Boxco’s impressive array of human talent is boosted by 21st-century technology, and the Boxco story will fascinate anyone who is avid about maximizing efficiency while minimizing waste.

The company uses a huge apparatus linked to a CNC router. “Computer numerical control,” said Erickson. “I’d never worked with it before we started Boxco, but it’s integral to our business.”

The router operates in a three-axis universe: the X-axis for forward-to-back, the Y-axis for left-to-right, and the Z-axis for up-and-down. Erickson found the machine on an auction website.

“It’s an old machine, as these things go,” he said. “This one’s from 1998. It’s intended for high-end large shops. The software has changed many times, but not the machine itself.”

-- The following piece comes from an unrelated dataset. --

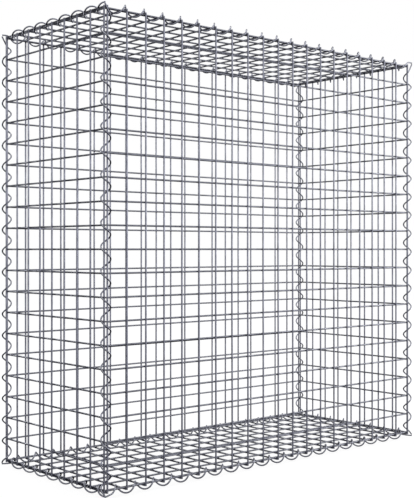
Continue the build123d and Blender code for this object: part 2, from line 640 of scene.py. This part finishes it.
@dataclass
class LacingSpiral:
    """One spiral that laces two panels together along an edge.

    It makes one turn to a cell and stands outward at each welded wire. Either end may be
    drawn out to a tip, which stands off the basket's corner.
    """

    node: str
    # Axis of the spiral: its start, its way, and the way out at each welded wire
    start: np.ndarray
    along: np.ndarray
    outward: np.ndarray
    hand: Hand
    # Between which turns, counted from the start, the spiral is regular
    turns: tuple[float, float]
    first_tip: np.ndarray | None = None
    last_tip: np.ndarray | None = None
    # Share of the way to a tip for which the drawn-out end keeps on the spiral's course,
    # and the share of what is left over which it turns in to the tip
    swing: float = 0.4
    turn_in: float = 0.35
    points_per_turn: int = 28
    points_per_end: int = 12
    # Unevenness of the coil's radius, as a share of it, and of its turn, in radians
    uneven: float = 0.012
    radius_ripple: Ripple = Ripple(1.9, 4.3, 0.6)
    drift: float = 0.03
    drift_ripple: Ripple = Ripple(1.3, 3.1, 0.7)
    seed: int = 11

    def _helix(self) -> np.ndarray:
        """Follows the regular part of the spiral.

        Returns:
            Points of its centre line.
        """
        first, last = self.turns
        turns = np.linspace(first, last, round((last - first) * self.points_per_turn) + 1)
        rng = np.random.default_rng(self.seed)
        a, b, c, d = rng.uniform(0, FULL_TURN, 4)
        radius = GRID.coil_radius * (1 + self.uneven * self.radius_ripple.at(turns, a, b))
        angle = FULL_TURN * turns + self.drift * self.drift_ripple.at(turns, c, d)
        sideways = np.cross(self.along, self.outward) * self.hand.value
        return (self.start + np.outer(radius * np.cos(angle), self.outward)
                - np.outer(radius * np.sin(angle), sideways)
                + np.outer(turns * GRID.cell, self.along))

    def _draw_out(self, path: np.ndarray, tip: np.ndarray | None) -> np.ndarray:
        """Lengthens a path in a smooth curve to a tip.

        Args:
            path: Points of the path.
            tip: Where it is to end, or None to leave it.

        Returns:
            The points of the path and of the curve.
        """
        if tip is None:
            return path
        reach = np.linalg.norm(tip - path[-1])
        lead = path[-1] + unit(path[-1] - path[-2]) * reach * self.swing
        land = tip + (lead - tip) * self.turn_in
        share = np.linspace(0, 1, self.points_per_end + 1)[1:, None]
        rest = 1 - share
        curve = (rest**3 * path[-1] + 3 * rest**2 * share * lead
                 + 3 * rest * share**2 * land + share**3 * tip)
        return np.vstack((path, curve))

    def _path(self) -> np.ndarray:
        """Points of the whole centre line."""
        path = self._draw_out(self._helix(), self.last_tip)
        return self._draw_out(path[::-1], self.first_tip)[::-1]

    def build(self, finish: bpy.types.Material) -> bpy.types.Object:
        """Makes the spiral's piece.

        Args:
            finish: Material of the wire.

        Returns:
            The new object.
        """
        work = WireWork()
        work.add_wire(self._path(), GRID.spiral_radius)
        return work.make(self.node.replace("spiral", "lacing"), finish)

    def dress(self, piece: bpy.types.Object) -> None:
        """Puts the piece in the place of the spiral's node.

        Args:
            piece: The spiral's own piece.
        """
        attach(piece, BODY)
        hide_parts(self.node)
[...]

The apparatus allows the Boxco team to use every possible inch of plywood, and the automatic tool changer swaps out eight different tools. As the tools are alternately inserted into a spindle, a vacuum table holds the wood in place.

It’s a lot of technology, but it results in warm, inviting products.

“We go for minimalism in modern design,” said Hannan. “What we produce, however, is not cold or sterile, but truly joyful.”

She classifies their products as Scandinavian style, mid-century.

Erickson asks customers, “How do you use your kitchen?” Hannan added, “Then we ask, ‘What do you find you never have storage for?’ That’s an essential question.”

From the final drawings phase to delivery, a Boxco customer can expect the job done in eight to 12 weeks, said Hannan. “We also do bathrooms, closets and bookshelves. We can help change the floor plan of a house, as well as recommend tile, lighting and other details.” She added, “We’re not specifically an interior design firm, but we do consultations.”

Erickson and Hannan worked in the design/build business in Lowell for seven years before coming to Greenfield.

“We closed on our new location in January of 2020,” said Erickson. “Within a few weeks, the pandemic transformed our lives. On the one hand, people were interested in remodeling, given that many were spending more time at home. So there was a boon in that regard. On the other hand, though, we experienced supply-chain interruptions, given that we use a lot of plywood.”

Boxco uses ¾-inch Baltic birch plywood for fronts and finishes its pieces with maple veneer.

“We get a lot of our materials from Garnica, a European company operating in Spain and France,” said Erickson. “We appreciate their sustainability initiatives; they make cores from poplar and eucalyptus [trees], which sequester carbon at high rates.”

Boxco also uses a fiberboard product made of 92% recycled wood, milled by a company in Washington state.

“It’s called Medex,” said Hannan, “a type of MDF [medium-density fiberboard] made of sawdust that’s compressed under high pressure.”

Hannan and Erickson praise Medex’s formaldehyde-free make-up.

“That goes along with our other processes and products,” said Hannan. “The waxes and oils we use are safe for kitchens and kids.”

Boxco opts for natural products, including oils made from linseed, thistle, sunflower and soy. “There’s no off-gassing,” said Hannan.

Erickson added that they don’t have a spray booth. “It’s all applied by hand.” Boxco uses a hard oil wax finish called Osmo that comes in clear or in primary colors, which the team mixes into an infinite array of hues.

“We want everything we do to be both resilient and regenerative,” said Hannan. “And as we combine computer-aided design and precise fabrication with hand finishing, we can operate with a small team while maintaining a high level of quality, customization and beauty.”

The French-Canadians who arrived here around 1900 to manufacture smaller boxes would be proud of the Boxco team for continuing in the tradition of making practical, beautiful items for use by people in their vibrant community and region.